You might think things would have slowed down this year given the fact we are in the middle of a third national lockdown. Sadly, this is not the case, it appears those choosing to drive are taking even more risks that ever before. Essex saw 2 ½ to 3 times more drug arrests then drink offences during the first lockdown.

In 2019 Merseyside police arrested over 2000 drivers on drug driving offences, which is significant. Terrifyingly, over 50% of those arrested were at work, driving, or drove for work in some way.

The defacto body for reference across Europe, the ECMDDA reports that the UK is the highest consumer of illegal drugs in Europe.

Police perform drug test on young suspect

Government funded research shows one in eight employees under the age of 35 have admitted to smoking cannabis whilst one in fourteen of all employees have too.

Our society is struggling to get this problem under control, so it stands to reason that businesses will be affected through no fault of their own and are not immune to the problem.

So what can the industry do to make our roads safer?

The vast majority of businesses responsibly prioritise employee safety above all else.

Fleet operators are now spending hundreds of thousands of pounds on installing telematics to improve fuel efficiency, monitor vehicle performance and track driver behaviours.

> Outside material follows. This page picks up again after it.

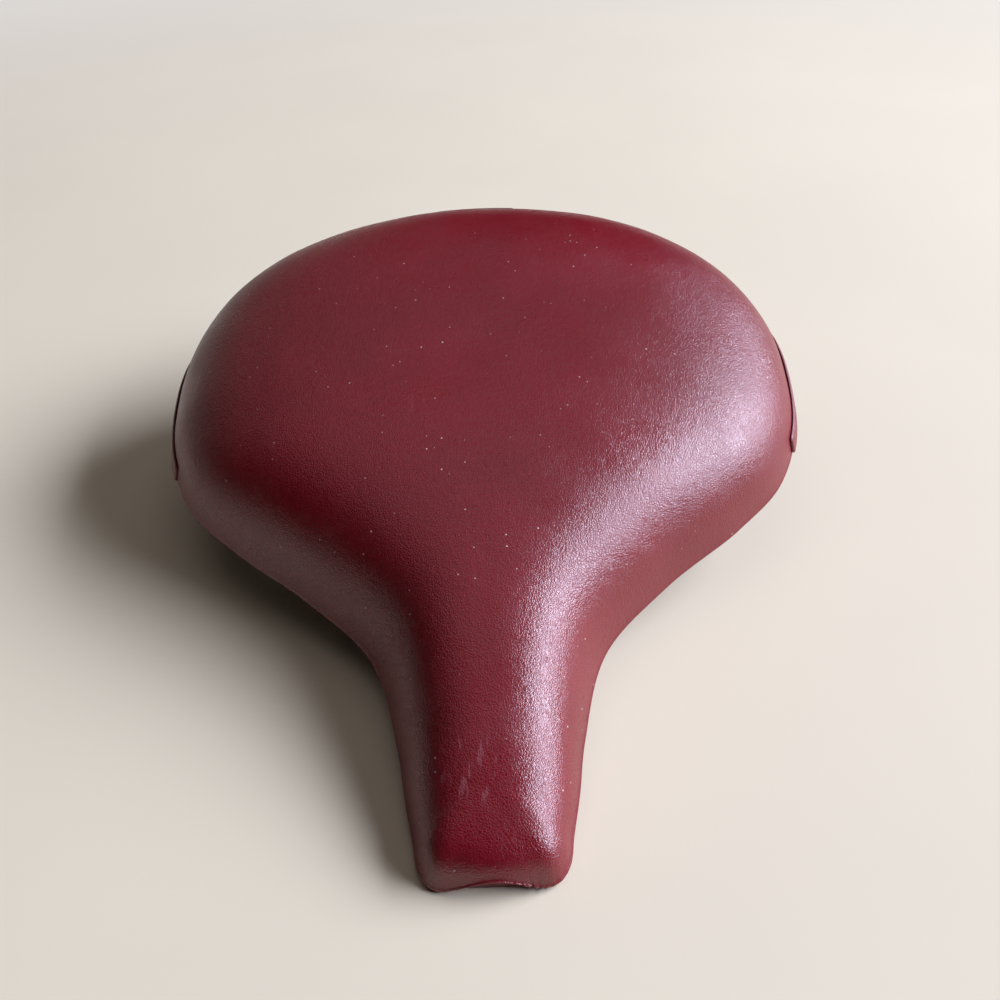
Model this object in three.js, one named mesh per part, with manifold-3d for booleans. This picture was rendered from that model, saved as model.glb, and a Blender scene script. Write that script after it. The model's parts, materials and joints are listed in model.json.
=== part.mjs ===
// A wide sprung bicycle saddle, resting on the tip of its nose and on its two lower spring nuts.
// Millimetres. +Z is up, the nose points along -Y, and z = 0 is the surface that the saddle rests on.
import * as THREE from 'three';
import { mergeVertices } from 'three/addons/utils/BufferGeometryUtils.js';
import Module from 'manifold-3d';

const wasm = await Module();
wasm.setup();

// ---------------------------------------------------------------- driving dimensions

const GAP = 0.3; // between touching pieces
const LAYER_GAP = 0.45; // between the cover, the foam and the pan, which are all drawn with flat facets
const RUNNING = 0.35; // between a piece and the one that turns or slides on it

// Cover, foam and pan
const LENGTH = 274.6; // cover, nose to rear
const WIDTH = 226.6; // cover, across the wings, without the trim band
const NOSE_WIDTH = 42; // across the lower front corners
const NOSE_FLARE = 5.5; // how much further out each flank is where the wing starts
const HEM_RISE = 41.7; // how much higher the hem is at the rear than at the nose
const HEM_CLEAR = 0.3; // nose hem above the resting surface
const TOP_REAR = 88; // where the line of the crown would reach if it ran on over the rear edge
const TOP_NOSE = 11; // crown height at the very front
const SKIN = 1.8;
const FOAM_TOP = { nose: 2, wing: 15 };
const FOAM_WALL = { nose: 2.5, wing: 7 };
const PAN = 1.4;
const HEM_TURN = 2.5; // how far the turned-in hem reaches past the pan
const ARCH_WIDTH = 27; // arched cut-out in the nose's front hem
const ARCH_HEIGHT = 4.6;
const NOSE_LIP_SETBACK = 1.4;
const NOSE_LIP_DEPTH = 5;
const TRIM = { thickness: 1.4, low: 0.6, high: 7 }; // the band round the rear, with its edges above the hem
const TRIM_START = 0.49; // share of the outline, from nose to rear, at which the band starts
const BADGE = { width: 33, thickness: 1.2, low: 0.27, high: 0.47 };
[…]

But is that truly adequate to ensure the person behind the wheel of your physical asset is fit to do their job safely?

A risk assessment or fit to drive self-declaration is not nearly enough, which employee is going to admit to being unfit to drive when their livelihood depends on it? Most importantly drug users do not understand the impact that the cannabis they had the night before continues to have on their reaction times for maybe up to a week later; or the cocaine they took on Saturday is causing them to drive more erratically come Monday morning.

With this in mind we ask that industry does better; for the sake of their own businesses, their employees and the wider public. Whether for Corporate Social Responsibility, employee welfare, or to prevent directors and managers being prosecuted under Corporate Manslaughter etc. Act with significant personal fines and potential prison sentences.

Managers should be clear of one thing, a plead to the judge of ‘naivety due to lack of knowledge' is not an excuse to turn a blind eye and will not help you personally when eventually at trial some 2 or 3 years after the incident.

D.tec recommend directors and managers work to a four-part framework to make a real effective change and ensure buy in across their business.

  • Policy: Develop a policy that is fair and unambiguous. Setting clear expectations e.g Zero Tolerance.
  • Educate: Seek to educate your team on the effect of illegal drugs on themselves, their colleagues and the public.
  • Deter: Position reminders in break out spaces and importantly work to a random screening procedure.
  • Detect: This should always be the final piece of the puzzle. When all other steps have been followed, businesses should screen for Drugs and Alcohol, using a kit that is non-intrusive and respectful of employee dignity. If the detection levels are too high, e.g. 1 to 5 employees test positive then it should direct the focus of the employer to do more work on the first 3 parts of the framework.

A regular programme of training on the dangers of driving whilst under the influence of drugs and alcohol can be a very effective deterrent, especially when coupled with pre-employment, random and with cause drug and alcohol testing procedures.

TTC Group’s partnership with D.tec International

In March 2020, TTC Group announced that they had joined forces with D.tec International to provide a full spectrum service aimed at reducing fleet operating costs by minimising work-related driver incidents caused by drink, or more commonly, drugs.

The partnership with D.tec has enabled TTC Group to extend its full range of risk management services to its customers where there is a need to develop robust drug and alcohol policies, whilst also providing a non-intrusive, dignified and accurate drug screening and breath alcohol measuring solution.

Effective drug screening is one of a comprehensive range of products and services offered to customers over and above its TTC Continuum, risk management platform.

Securetec Drugwipe 3S in packaging Police Issue

Andy Wheeler, Technical Delivery Director at TTC Group (pictured alongside Ean Lewin, Managing Director, D.tec International), commented: “Evidence from recent police drink and drug drive campaigns shows that drug driving arrests in many forces are overtaking those for alcohol. Many drivers do not appreciate the impact and risks of not only having a more severe collision, but that failing the roadside drug screening test will mean a loss of licence and even imprisonment."

“Most drivers are aware of drink driving, however there is a real lack of knowledge and appreciation of drug driving, either through recreational or prescribed drug use, at both employee and managerial level. Drivers and businesses must have effective policies and training in place to deal with this growing risk."

“Working with D.tec allows us to utilise our core strengths to deal with the increase in drug driving collisions and convictions, either through our behavioural change workshops or with policy guidance, training and screening devices.”